What you have to do. How many lines of the data hold the word "slide"? State the number and nothing else.

Listed entries.
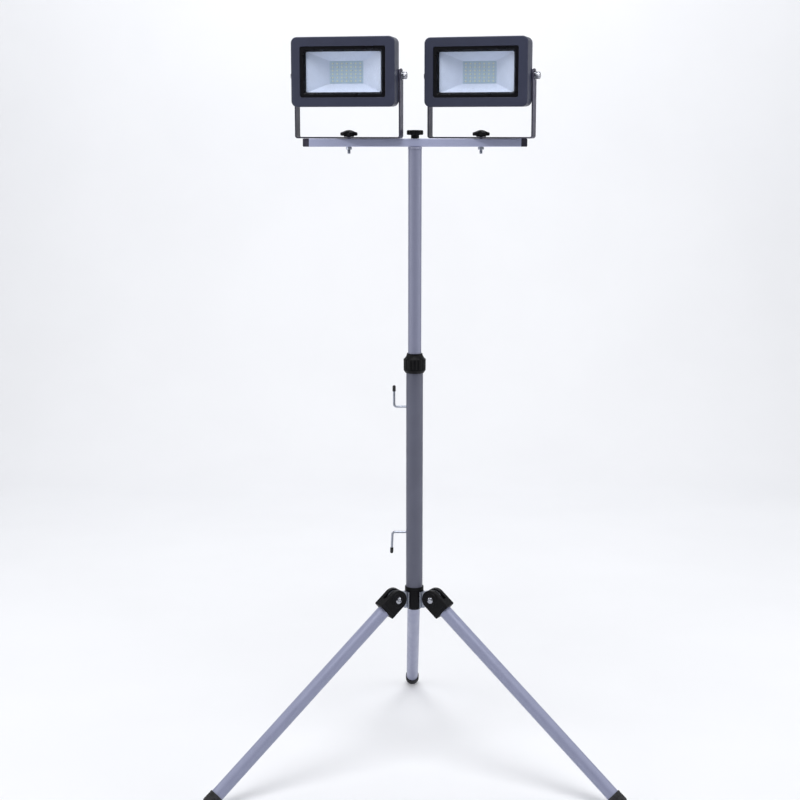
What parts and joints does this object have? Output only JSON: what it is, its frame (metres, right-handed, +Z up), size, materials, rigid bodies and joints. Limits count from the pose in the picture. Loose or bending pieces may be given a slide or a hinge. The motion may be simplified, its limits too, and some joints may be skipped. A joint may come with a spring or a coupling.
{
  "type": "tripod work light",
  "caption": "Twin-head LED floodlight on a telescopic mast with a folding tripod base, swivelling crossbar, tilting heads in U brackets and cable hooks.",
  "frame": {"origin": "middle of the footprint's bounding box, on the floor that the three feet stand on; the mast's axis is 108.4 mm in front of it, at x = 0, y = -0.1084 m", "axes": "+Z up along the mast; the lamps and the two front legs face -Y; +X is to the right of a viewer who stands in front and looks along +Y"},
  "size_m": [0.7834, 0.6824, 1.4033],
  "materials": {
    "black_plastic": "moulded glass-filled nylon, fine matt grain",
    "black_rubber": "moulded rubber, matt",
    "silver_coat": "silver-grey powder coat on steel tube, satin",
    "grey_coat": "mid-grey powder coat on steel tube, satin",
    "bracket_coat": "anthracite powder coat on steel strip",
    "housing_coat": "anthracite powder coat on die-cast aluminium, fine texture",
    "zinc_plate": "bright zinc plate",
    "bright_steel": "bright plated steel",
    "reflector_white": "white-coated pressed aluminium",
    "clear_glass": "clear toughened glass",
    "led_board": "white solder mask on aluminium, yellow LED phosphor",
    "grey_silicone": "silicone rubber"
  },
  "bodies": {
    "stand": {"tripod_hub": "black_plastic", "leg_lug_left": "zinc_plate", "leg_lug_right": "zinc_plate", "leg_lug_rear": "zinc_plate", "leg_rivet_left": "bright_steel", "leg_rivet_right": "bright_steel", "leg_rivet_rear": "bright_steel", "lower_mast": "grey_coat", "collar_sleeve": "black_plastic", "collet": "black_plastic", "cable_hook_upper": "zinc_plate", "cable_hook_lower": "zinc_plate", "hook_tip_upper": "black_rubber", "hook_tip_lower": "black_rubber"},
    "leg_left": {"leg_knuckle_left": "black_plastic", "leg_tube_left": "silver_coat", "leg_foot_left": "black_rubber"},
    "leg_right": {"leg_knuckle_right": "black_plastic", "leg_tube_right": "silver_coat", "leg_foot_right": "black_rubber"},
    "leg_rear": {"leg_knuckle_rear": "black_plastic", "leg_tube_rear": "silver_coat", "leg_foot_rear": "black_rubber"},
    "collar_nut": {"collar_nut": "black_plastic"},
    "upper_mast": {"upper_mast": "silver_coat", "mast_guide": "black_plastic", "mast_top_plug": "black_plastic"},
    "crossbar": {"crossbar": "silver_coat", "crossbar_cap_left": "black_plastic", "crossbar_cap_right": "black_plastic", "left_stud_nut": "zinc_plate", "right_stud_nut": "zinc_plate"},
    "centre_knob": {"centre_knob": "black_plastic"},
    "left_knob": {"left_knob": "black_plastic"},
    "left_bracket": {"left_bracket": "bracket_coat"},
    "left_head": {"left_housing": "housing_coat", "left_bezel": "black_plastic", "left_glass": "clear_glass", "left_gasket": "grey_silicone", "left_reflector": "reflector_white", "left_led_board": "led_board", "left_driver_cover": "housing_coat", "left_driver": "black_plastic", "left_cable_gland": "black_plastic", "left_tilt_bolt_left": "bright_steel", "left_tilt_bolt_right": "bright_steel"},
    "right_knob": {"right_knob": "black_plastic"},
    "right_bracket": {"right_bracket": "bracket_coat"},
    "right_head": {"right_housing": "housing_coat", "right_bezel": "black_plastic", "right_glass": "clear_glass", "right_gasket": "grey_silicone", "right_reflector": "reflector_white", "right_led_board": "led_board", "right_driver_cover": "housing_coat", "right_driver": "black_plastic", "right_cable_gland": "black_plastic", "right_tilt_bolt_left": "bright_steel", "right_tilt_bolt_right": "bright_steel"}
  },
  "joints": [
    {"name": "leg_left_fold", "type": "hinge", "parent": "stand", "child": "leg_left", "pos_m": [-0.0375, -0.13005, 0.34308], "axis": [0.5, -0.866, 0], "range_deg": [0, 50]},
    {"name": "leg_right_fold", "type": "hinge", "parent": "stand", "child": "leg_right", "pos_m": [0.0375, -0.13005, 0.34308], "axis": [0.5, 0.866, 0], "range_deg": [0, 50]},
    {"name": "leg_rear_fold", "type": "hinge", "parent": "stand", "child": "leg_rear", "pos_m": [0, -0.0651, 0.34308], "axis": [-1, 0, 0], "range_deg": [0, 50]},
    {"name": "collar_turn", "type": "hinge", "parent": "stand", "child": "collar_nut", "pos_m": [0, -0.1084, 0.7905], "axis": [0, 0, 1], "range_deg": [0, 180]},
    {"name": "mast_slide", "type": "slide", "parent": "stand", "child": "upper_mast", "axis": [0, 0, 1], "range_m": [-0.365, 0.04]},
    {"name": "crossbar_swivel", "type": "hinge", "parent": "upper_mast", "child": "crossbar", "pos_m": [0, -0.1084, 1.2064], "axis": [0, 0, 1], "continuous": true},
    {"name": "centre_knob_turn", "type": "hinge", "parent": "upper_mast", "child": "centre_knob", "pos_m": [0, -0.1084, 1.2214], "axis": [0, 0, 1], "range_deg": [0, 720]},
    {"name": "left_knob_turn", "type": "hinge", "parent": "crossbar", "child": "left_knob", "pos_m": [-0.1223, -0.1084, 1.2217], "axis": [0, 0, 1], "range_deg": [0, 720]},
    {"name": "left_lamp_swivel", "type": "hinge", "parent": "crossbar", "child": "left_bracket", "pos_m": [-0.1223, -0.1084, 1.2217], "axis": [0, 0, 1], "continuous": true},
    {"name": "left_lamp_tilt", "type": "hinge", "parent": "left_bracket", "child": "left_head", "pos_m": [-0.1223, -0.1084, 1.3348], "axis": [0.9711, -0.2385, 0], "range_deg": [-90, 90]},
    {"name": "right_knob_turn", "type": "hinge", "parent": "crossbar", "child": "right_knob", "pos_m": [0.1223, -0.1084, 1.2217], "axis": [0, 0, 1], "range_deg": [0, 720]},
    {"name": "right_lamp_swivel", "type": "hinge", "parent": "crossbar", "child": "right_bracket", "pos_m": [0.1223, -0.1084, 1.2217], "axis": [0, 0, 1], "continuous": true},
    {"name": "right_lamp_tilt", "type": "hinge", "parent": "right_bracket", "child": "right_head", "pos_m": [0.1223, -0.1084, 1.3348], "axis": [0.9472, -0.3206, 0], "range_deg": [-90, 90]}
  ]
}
...
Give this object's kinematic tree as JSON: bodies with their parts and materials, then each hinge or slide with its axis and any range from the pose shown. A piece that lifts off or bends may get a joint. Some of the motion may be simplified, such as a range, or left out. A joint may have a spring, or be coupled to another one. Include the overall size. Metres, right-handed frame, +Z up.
* * *
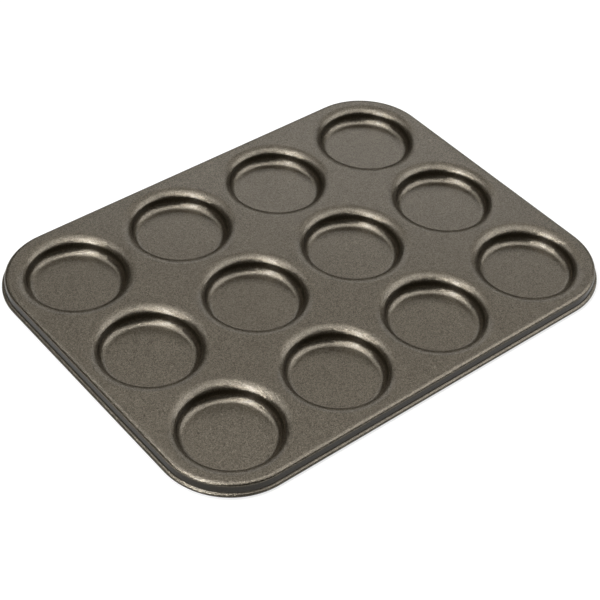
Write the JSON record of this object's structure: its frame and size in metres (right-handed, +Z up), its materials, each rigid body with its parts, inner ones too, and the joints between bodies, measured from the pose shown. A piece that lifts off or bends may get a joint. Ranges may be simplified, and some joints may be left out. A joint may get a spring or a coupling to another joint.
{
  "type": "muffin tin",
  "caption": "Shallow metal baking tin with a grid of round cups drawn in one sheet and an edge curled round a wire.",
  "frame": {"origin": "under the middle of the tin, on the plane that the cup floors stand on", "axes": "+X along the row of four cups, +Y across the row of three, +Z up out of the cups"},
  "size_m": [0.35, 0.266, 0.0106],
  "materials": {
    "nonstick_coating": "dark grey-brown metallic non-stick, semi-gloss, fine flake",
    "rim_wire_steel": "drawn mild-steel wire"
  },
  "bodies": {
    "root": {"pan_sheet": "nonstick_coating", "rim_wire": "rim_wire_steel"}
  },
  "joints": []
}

Reply. 3